Species previously referred to Dysganus:

- D. bicarinatus Cope, 1876; Single maxillary tooth, originally included seven others from various areas of the skull. Dubious at the Ceratopsia level.
- D. haydenianus Cope, 1876; Single maxillary tooth, originally included two others and bone shards. Dubious at the Ceratopsia level.
- D. peiganus Cope, 1876; Single tooth from the anterior dentary. Hypothesized to be an ankylosaurian, a stegosaurid, or a hypsilophodontid, but it is actually an unworn ceratopsian tooth.

== Classification ==
Cope originally classified Dysganus in Trachodontidae, a family of hadrosauroids now considered a junior synonym of the family Hadrosauridae. In 1901, Franz Nopcsa von Felső-Szilvás assigned Dysganus to the Ceratopsia, either by reading Cope's original descriptions of the genus or by Cope in 1890 indirectly suggesting that Dysganus was a ceratopsian rather than a "trachodontid". Later in 1907, Hatcher et al. republished Cope's original descriptions of Dysganus in their entirety and deduced that the holotype of D. encaustus included teeth of hadrosaurids (then trachodontids), and the teeth of ceratopsids.
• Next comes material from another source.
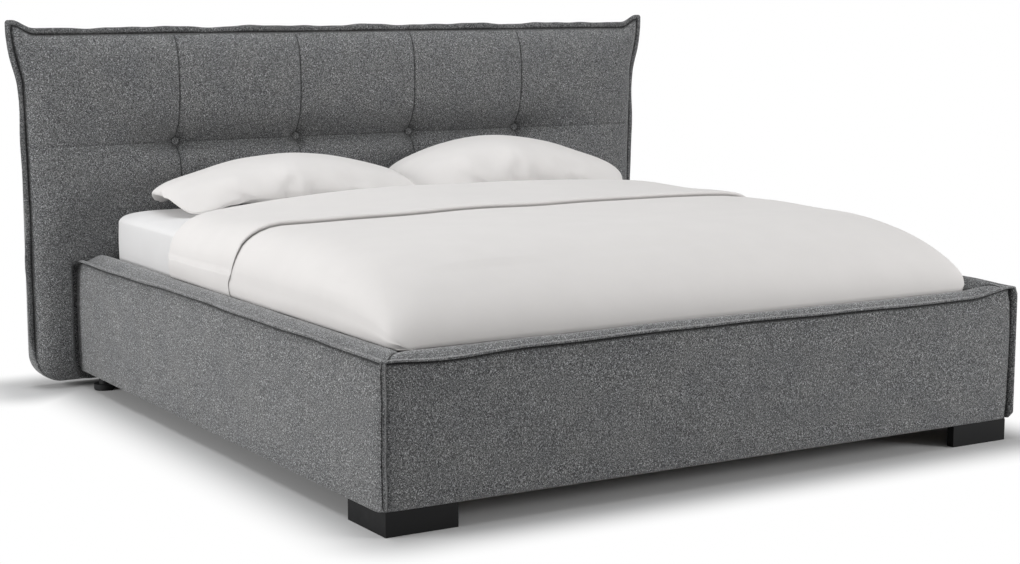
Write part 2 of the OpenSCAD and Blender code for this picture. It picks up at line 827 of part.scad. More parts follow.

The teeth of D. peiganus were thought to be from a stegosaurian by Lull and Wright in 1942. However, later analysis by Walter Coombs and Peter Galton demonstrated that all of the teeth were of ceratopsian nature, just from different parts of the mouth and at different stages of erosion.

== Paleoecology ==
All 4 named species are known from the Judith River Formation, the site of expeditions first by Edward Drinker Cope's crews during the early stages of the Bone Wars, including the discoveries of many taxa that he named, though all are now seen as dubious. These include fossils of large, carnivorous tyrannosaurid theropods like Aublysodon and Deinodon and the small dromaeosaurid Zapsalis. Hadrosaurids like Trachodon, Cionodon and Pteropelyx were named. The most common fossils are those of ceratopsians like Monoclonius and Ceratops. Lastly, the ankylosaur Palaeoscincus is known from scattered teeth.